Les musiciens du Philharmonique ont porté haut la flamme berliozienne avec un sens de l'expression, des textures et des couleurs, véritablement grand. Ceux des chœurs, aux entrées nettes, aux évanouissements poignants comme aux déferlements splendides ont de surcroît servi avec ferveur et une belle homogénéité ce "Requiem", dont les interrogations métaphysiques inquiètes ne peuvent que toucher les tréfonds de l'être. On ne regrettera que les toux intempestives et incessantes particulièrement insupportables des auditeurs, perturbant les silences méditatifs voulus par Berlioz entre les épisodes du texte liturgique. Un problème récurrent partout, au concert comme à l'opéra, et dont il faudrait se saisir.

© DR.
(1) Berlioz écrira dans ses "Mémoires" : "Le texte du Requiem était pour moi une proie dès longtemps convoitée, qu'on me livrait enfin, et sur laquelle je me jetai avec une sorte de fureur." Berlioz, ce lion …
(2) L'ensemble des forces représentait ce soir-là environ deux cent cinquante personnes. La jauge habituelle pour cette œuvre à notre époque.

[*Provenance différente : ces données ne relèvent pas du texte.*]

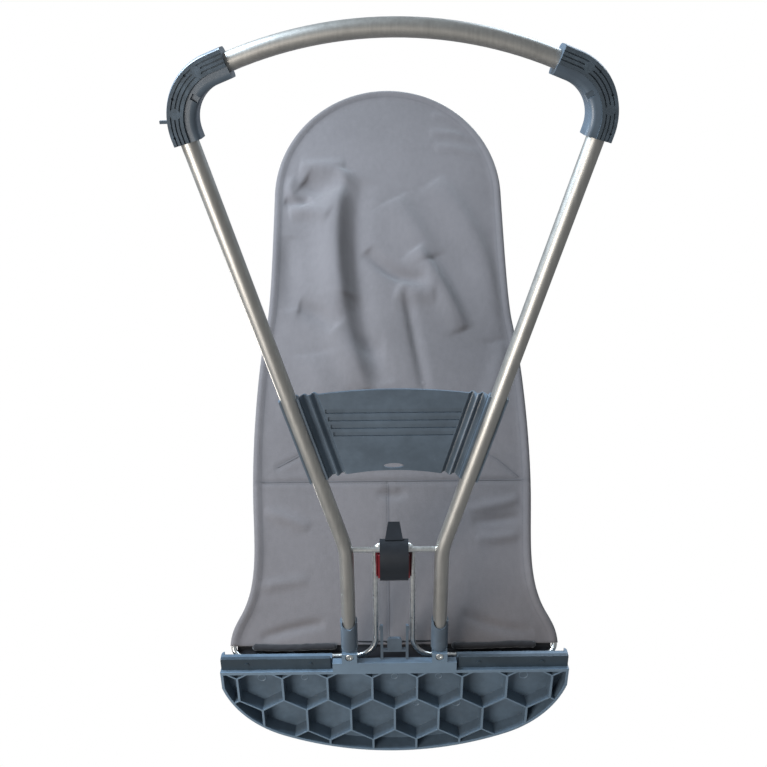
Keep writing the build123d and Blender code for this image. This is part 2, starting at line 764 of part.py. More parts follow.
def cover_clip():
    """H-shaped clip behind the foot plate, with barbed posts and a round-ended tongue."""
    thickness_z = ledge_height - clip_thickness
    post = Pos(clip_half, edge_y + clip_length / 2) * Rectangle(clip_post, clip_length)
    barb_y = edge_y + clip_length - 3
    outer = clip_half + clip_post / 2
    barb = make_face(Polyline((clip_half, barb_y - 3), (outer + clip_barb, barb_y - 3),
                              (outer, barb_y + 3), (clip_half, barb_y + 3), close=True))
    bar = Pos(0, edge_y + clip_bar_at) * Rectangle(2 * clip_half, clip_post)
    tongue_length = clip_tongue_end - clip_bar_at
    tongue = RectangleRounded(2 * clip_tongue_half, tongue_length, clip_tongue_half / 2)
    tongue = Pos(0, edge_y + clip_bar_at + tongue_length / 2) * tongue
    flat = post + barb + mirrored(post) + mirrored(barb) + bar + tongue
    return Pos(0, 0, thickness_z) * extrude(flat, clip_thickness)


def inside_hoop(sheet):
    """The part of a fabric sheet that lies inside the hoop's wire, with room for it."""
    room = round_bar(hoop_half_path(), wire_radius + cloth_side_gap)
    return (sheet - room).solids().sort_by(SortBy.VOLUME)[-1]


def fabric_outline():
    """The hoop's own outline, in the seat's plane."""
    path = seat_plane.location.inverse() * hoop_half_path()
    edges = path.edges() + mirrored(path).edges()
    edges.append(Line((hoop_end_half, 0), (-hoop_end_half, 0)).edge())
    return make_face(edges)


def fabric_panel(low, high, left_edge):
    """A flat piece of the cover, between two distances from the hinge and left of left_edge."""
    window = Rectangle(plate_width - left_edge, high - low)
    flat = fabric_outline() & Pos((left_edge + plate_width) / 2, (low + high) / 2) * window
    return inside_hoop(extrude(seat_plane * flat, cloth / 2, both=True))


def back_panel():
    """Upper part of the fabric cover, from the cross seam to the head."""
    return fabric_panel(seam_at + seam_gap / 2, seat_length, -plate_width)


def seat_panel():
    """Lower part of the fabric cover on the left of the centre seam."""
    return fabric_panel(cloth_start, seam_at - seam_gap / 2, seam_gap / 2)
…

Concert disponible au podcast sur le site de France Musique.

Le "Requiem" sera donné cet été au Festival de Saint-Denis les 4 et 5 juillet à 20 h 30 (Orchestre National de France dirigé par Valery Gergiev), le 21 août 2018 au Festival Berlioz à la Côte-Saint-André (avec le Jeune Orchestre Européen Hector Berlioz dirigé par François-Xavier Roth) et en 2019 avec l'Orchestre de Paris (à la Philharmonie).